Son düzenleyen: Moderatör:
Büyük İslam alimi İmam-ı Rabbani Hazretleri bir sözünde müminlere bu önemli ve kesin gerçeği şöyle hatırlatmaktadır:

"Bir şeyi istemek, ona nâil olmak (onu elde etmek) demektir; Zirâ Allahû Teâlâ kabul etmeyeceği duayı kuluna ettirmez." (İmam-ı Rabbani)
buna ayneeenn katılıyorum
bir çok örneklerim ve yaşamış olduğum deneyimlerim var!!!!
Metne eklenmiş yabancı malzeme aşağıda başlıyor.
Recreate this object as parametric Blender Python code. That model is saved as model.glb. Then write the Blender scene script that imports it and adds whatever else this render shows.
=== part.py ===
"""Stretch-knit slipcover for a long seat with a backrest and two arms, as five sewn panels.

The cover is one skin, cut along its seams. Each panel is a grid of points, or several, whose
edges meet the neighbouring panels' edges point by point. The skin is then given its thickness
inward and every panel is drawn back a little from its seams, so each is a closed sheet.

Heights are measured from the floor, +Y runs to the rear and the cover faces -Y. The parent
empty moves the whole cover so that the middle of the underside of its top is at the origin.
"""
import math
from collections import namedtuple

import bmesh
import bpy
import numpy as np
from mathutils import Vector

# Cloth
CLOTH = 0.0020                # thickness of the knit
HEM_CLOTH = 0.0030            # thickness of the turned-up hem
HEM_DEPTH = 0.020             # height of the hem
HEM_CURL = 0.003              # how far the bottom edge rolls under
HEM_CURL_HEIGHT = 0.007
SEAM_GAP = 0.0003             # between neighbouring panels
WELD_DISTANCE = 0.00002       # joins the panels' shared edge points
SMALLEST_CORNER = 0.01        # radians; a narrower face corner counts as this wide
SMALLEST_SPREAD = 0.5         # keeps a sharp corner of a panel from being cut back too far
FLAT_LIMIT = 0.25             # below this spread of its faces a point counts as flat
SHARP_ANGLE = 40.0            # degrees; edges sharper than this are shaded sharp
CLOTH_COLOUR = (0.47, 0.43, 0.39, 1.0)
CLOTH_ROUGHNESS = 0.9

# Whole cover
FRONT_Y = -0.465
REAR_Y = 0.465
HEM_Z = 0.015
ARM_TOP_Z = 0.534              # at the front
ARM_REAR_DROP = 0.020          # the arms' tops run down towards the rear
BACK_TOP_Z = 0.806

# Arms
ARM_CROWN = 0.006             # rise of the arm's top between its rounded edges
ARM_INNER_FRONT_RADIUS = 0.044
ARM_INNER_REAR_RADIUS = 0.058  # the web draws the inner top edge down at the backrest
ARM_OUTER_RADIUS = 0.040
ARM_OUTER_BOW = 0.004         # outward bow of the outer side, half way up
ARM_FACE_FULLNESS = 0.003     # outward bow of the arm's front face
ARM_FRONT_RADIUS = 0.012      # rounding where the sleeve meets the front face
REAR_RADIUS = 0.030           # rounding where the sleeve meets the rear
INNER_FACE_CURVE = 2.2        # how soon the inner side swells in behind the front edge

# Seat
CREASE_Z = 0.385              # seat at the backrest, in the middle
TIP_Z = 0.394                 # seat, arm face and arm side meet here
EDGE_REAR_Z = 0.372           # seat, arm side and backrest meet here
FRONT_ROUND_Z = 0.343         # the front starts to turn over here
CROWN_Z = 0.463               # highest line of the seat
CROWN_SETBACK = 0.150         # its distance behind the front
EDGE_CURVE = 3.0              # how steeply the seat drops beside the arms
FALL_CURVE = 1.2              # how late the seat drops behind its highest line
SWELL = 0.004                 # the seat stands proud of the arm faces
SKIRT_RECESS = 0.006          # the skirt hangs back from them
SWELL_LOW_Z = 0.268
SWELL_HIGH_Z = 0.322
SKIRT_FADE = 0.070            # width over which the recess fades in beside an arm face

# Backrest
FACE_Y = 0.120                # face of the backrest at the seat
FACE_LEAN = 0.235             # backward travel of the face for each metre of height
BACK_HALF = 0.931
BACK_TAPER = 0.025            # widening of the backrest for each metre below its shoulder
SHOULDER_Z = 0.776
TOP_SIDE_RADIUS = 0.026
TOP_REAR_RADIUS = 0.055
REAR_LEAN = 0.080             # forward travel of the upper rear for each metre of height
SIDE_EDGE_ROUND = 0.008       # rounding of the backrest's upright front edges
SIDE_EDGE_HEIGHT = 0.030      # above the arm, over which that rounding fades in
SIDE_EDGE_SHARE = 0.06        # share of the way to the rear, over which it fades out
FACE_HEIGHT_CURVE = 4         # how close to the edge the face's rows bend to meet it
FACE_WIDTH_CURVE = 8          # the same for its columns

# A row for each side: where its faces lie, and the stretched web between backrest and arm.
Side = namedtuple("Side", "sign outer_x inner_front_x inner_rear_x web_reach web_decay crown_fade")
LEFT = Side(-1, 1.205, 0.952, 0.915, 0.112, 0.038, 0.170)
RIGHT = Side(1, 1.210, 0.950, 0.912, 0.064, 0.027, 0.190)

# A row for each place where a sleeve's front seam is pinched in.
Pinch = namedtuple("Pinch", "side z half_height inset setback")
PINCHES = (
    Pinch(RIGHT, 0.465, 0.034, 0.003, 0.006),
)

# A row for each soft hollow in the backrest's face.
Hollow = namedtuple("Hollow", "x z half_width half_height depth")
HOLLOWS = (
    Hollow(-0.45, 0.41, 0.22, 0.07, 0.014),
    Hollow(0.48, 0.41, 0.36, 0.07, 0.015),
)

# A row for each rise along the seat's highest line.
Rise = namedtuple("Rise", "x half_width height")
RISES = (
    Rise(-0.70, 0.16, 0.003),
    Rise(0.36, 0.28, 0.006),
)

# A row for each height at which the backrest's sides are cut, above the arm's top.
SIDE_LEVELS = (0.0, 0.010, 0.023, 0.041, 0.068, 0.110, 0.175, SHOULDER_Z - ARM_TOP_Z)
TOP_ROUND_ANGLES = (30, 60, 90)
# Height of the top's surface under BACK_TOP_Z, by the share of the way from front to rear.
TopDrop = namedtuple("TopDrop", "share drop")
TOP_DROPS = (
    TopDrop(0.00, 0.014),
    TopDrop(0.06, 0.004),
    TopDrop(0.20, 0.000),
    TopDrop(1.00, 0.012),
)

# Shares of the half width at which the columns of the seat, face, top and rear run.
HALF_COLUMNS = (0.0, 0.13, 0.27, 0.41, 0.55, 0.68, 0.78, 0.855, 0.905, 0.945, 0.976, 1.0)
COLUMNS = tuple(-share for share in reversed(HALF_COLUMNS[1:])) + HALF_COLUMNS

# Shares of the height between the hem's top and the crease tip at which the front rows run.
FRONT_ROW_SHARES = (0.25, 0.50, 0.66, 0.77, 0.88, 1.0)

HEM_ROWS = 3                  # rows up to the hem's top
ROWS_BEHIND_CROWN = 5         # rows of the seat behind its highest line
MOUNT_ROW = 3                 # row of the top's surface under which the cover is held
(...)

dileyin-dua edin-isteyin ama gönülden-kalpten inanarak yapın!!ve bekleyin..bazen 1 gün bazen 1 yıl oluyor ama sonunda oluyor :)
 
SINIRSIZCA DUA EDEBİLMELİDİR:
İki türlü istemek vardır:
Birisinde yalnızca kendiniz için ister, başkasına verilmesini kıskanırsınız. Aldığınızda dağıtmayacaksınız ve kendi nefsinize mal edeceksiniz. Böylesi istekler ancak haris kalplerin eseri olabilir.

Diğer istemek ise şükürle, acziyetle, fedakârlıkla yoğrulmuştur. Verenin kim olduğunu bilir, herkesin de elde etmesini ister, istemesi sadece kendisi için değildir. İlmi öğrenmek kadar, öğretmek için ister. Zenginliği yaşamak kadar, dağıtmak için ister. Mutluluğu mutlu olmak kadar, mutlu etmek için ister. İşte dua budur ve böylesi duanın sınırsızca yapılması bir insanın şanına çok lâyıktır.